In the Roberts case the Court did not purport to pass upon the question of enforcement of the payment of a sum of money for alimony by contempt proceedings. The facts in that case were that George Roberts had been ordered to pay Aileen Roberts $6,000.00 in alimony payable in payments of $100.00 per month and, as further alimony payments, he was required to pay thirty-six successive monthly mortgage payments commencing in May, 1966, and, as further alimony, he was ordered to pay certain indebtedness of the parties listed in the decree by agreement of the parties. Subsequent to this divorce and judgment, Aileen Roberts filed a petition for citation for contempt alleging that George Roberts had failed to pay the named creditors and had failed to make the mortgage payments provided in the decree. There was no issue concerning any deficiency of the $100.00 per month payments on a $6,000.00 alimony judgment. After first pointing out the rule in the Marsh case, supra, this Court pointed out the 1949 amendment to the statute permitting the judgment requiring the debt and mortgage payments. The Court then observed that such required action on the part of George Roberts could be enforced by contempt citation and that the parties had submitted themselves to the continuous jurisdiction of the court for the enforcement of those stated obligations. To the extent that Roberts, supra, might be construed to hold that the payment of a specific sum of money provided in an alimony judgment may be enforced by contempt proceedings, it is hereby overruled.

Such is not the situation in the case at bar. The principle of law set forth in the Marsh case, supra, is still the law in Indiana today. A specific sum of money provided in an alimony judgment is a judgment debt. The Constitution of Indiana, Article 1, § 22, provides:

"* * * There shall be no imprisonment for debt, except in the case of fraud."

To allow a court to enforce the payment of a money judgment would violate this provision of the Indiana Constitution.

For the above reasons the temporary writ heretofore issued is now made permanent.

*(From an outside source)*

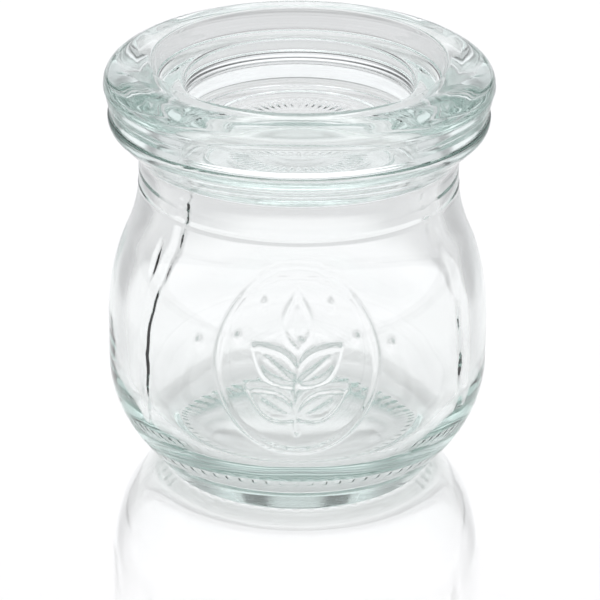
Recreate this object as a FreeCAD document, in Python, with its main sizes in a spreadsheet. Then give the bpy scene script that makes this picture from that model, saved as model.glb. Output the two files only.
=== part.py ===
import FreeCAD, Part
import math
import os
import Sketcher

# Small tulip jar of clear pressed glass with a loose glass lid.
# Both pieces are bodies of revolution about Z: each body's section is one closed
# sketch, a chain of straight lines with a rounding at every named corner.
# Units are millimetres.  Z = 0 is the plane the foot stands on.

SIZES = [
    ("jar_height", 56.5, "foot to the top of the rim"),
    ("belly_radius", 28.8, "widest part of the jar"),
    ("neck_radius", 23.9, "narrow neck under the rim"),
    ("rim_radius", 28.4, "outside of the rim"),
    ("foot_radius", 20.7, "where the heel cone would meet the ground"),
    ("belly_wall", 2.9, "glass thickness at the belly"),
    ("neck_wall", 3.0, "glass thickness at the neck"),
    ("base_thickness", 4.2, "glass above the ground at the middle of the foot"),
    ("heel_height", 10.6, "where the heel cone would meet the belly"),
    ("inner_heel_rise", 1.5, "inner heel corner above the outer one"),
    ("inner_foot_inset", 1.1, "inner floor corner inside the outer one"),
    ("heel_share", 0.464, "part of the heel cone that its outer rounding takes"),
    ("inner_heel_share", 0.52, "part of the inner cone that its upper rounding takes"),
    ("inner_floor_share", 0.29, "part of the inner cone that its lower rounding takes"),
    ("shoulder_drop", 26.0, "belly corner of the shoulder below the rim top"),
    ("neck_drop", 14.7, "neck corner of the shoulder below the rim top"),
    ("shoulder_share", 0.52, "part of the shoulder slope in the convex rounding"),
    ("neck_share", 0.41, "part of the shoulder slope in the hollow rounding"),
    ("inner_shift", 0.6, "inner shoulder corners below the outer ones"),
    ("rim_side", 1.45, "upright side of the rim"),
    ("rim_slope", 4.55, "height of the sloping underside of the rim"),
    ("root_round", 2.5, "hollow rounding under the rim"),
    ("rim_round", 2.0, "rounding of the rim's lower edge"),
    ("rim_edge_round", 0.45, "rounding of the rim's upper edge"),
    ("mouth_round", 1.0, "rounding of the mouth's inner edge"),
    ("foot_round", 1.2, "outer rounding of the foot"),
    ("kick_depth", 0.8, "hollow under the base"),
    ("standing_ring", 3.1, "foot beyond the flat of the hollow under the base"),
    ("kick_slope", 0.7, "width of the slope round that hollow"),
    ("kick_round", 0.45, "roundings of that slope"),
    ("knurl_count", 56, "grooves across the ring the jar stands on"),
    ("knurl_width", 0.8, "width of one groove"),
    ("knurl_depth", 0.35, "depth of one groove"),
    ("knurl_inset", 1.6, "inner end of a groove inside the foot radius"),
    ("knurl_over", 1.1, "outer end of a groove beyond the foot radius"),
    ("plug_depth", 5.35, "plug below the seat of the lid"),
    ("plug_clearance", 1.0, "gap round the plug's lower edge in the mouth"),
    ("plug_taper", 0.3, "plug wider by this much at the seat"),
    ("plug_round", 1.2, "rounding of the plug's lower edge"),
    ("seat_root_round", 0.8, "hollow rounding between plug and seat"),
    ("seat_inset", 0.4, "outer edge of the seat inside the rim"),
    ("seat_round", 0.5, "rounding of that edge"),
    ("lid_over", 0.8, "corner of the lid's side and shoulder beyond the rim"),
    ("lid_side", 5.45, "height of the lid's side above the seat"),
    ("ring_height", 7.8, "top of the raised ring above the seat"),
    ("shoulder_width", 3.0, "lid's shoulder, from its side to the flat top"),
    ("ring_over", 1.9, "inner edge of the raised ring beyond the plug"),
    ("ring_share", 0.57, "part of the shoulder in its upper rounding"),
    ("side_share", 0.4, "part of the shoulder in its lower rounding"),
    ("ring_round", 0.6, "rounding of the raised ring's inner edge"),
    ("step_over", 1.0, "outer edge of the step beyond the plug"),
    ("step_height", 4.6, "step above the seat"),
    ("step_round", 1.2, "hollow rounding of the step"),
    ("well_wall", 2.8, "plug beyond the upper edge of the sunken well"),
    ("well_round", 0.9, "rounding of that edge"),
    ("well_draft", 0.2, "well narrower by this much at its floor"),
    ("well_floor", 2.75, "glass under the well's floor"),
    ("well_floor_round", 1.6, "hollow rounding round the well's floor"),
    ("bead_inset", 3.8, "raised bead inside the edge of the well"),
    ("bead_width", 0.8, "foot of the bead"),
    ("bead_top", 0.3, "flat top of the bead"),
    ("bead_height", 0.3, "height of the bead"),
]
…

ARTERBURN, C.J., dissents with opinion.

ARTERBURN, Chief Justice (dissenting).

I dissent to the majority opinion in this case holding in substance that the Court can not enforce alimony payments by contempt action following a divorce. I think it is time we looked the question squarely in the face and recognized the change in our society as well as in the statute. Marsh v. Marsh, (1904) 162 Ind. 210, 70 N.E. 154, was a case decided under a prior statute which clearly stated that all that could be rendered at the time of a divorce was a judgment in a lump sum in alimony. The Marsh case stated that it was not concerned with "alimony of the common law" *56 under which alimony would be made payable in installments and the obligation of the husband to pay ceased upon the wife's death or remarriage. That distinction was plainly made in that case as a basis for that decision under the 1873 statute which has now been changed exactly in those particulars under the more recent act. See IC 1971, XX-X-XX-XX, Burns' Ind. Stat. Ann. § 3-1218 (Code Edition). This 1949 Act provides for payments of alimony in installments and provides for a discontinuance in case of death or of remarriage of the wife. In other words, it has all the characteristics of support, the same as those with reference to children of the marriage. When a basis for a decision ceases to exist, we should not blindly follow such a decision as I think the majority opinion does in this case. State ex rel. Roberts v. Morgan Circuit Court (1968) 249 Ind. 649, 232 N.E.2d 871, is the more enlightened rule. It provides that the alimony payments on installments may be enforced by contempt action.

I fail to follow what I believe is a distinction without a difference in the majority opinion which says that the Roberts case holds only that the Court can enforce by contempt action the payments of installments on a mortgage or a debt by the husband when it is part of the alimony judgment against the husband. I see no difference in compelling, by contempt action, a husband to pay installments on a mortgage on a home given to the wife than in compelling him to pay the future installments on a money judgment, as in the case before us, which was part of the agreed property settlement of the parties.

It is difficult for me to understand why a court, acknowledging it has the power to force a husband to support the children of a marriage, has no power to force a husband to support the former spouse in hardship cases where a divorced wife has not been at fault, is in ill health, or is of an age where she can not support herself and is abandoned by her husband who has no visible property which can be levied. If a judgment is rendered, the court should have a right to compel payments, if the husband is capable of making the payments, out of his salary or out of his retirement or pension and to do it by contempt action. I think there is public policy involved in an attempt to protect those involved in a marriage who are not at fault. I can see no historical or rational basis for the distinction attempted to be made in the majority opinion.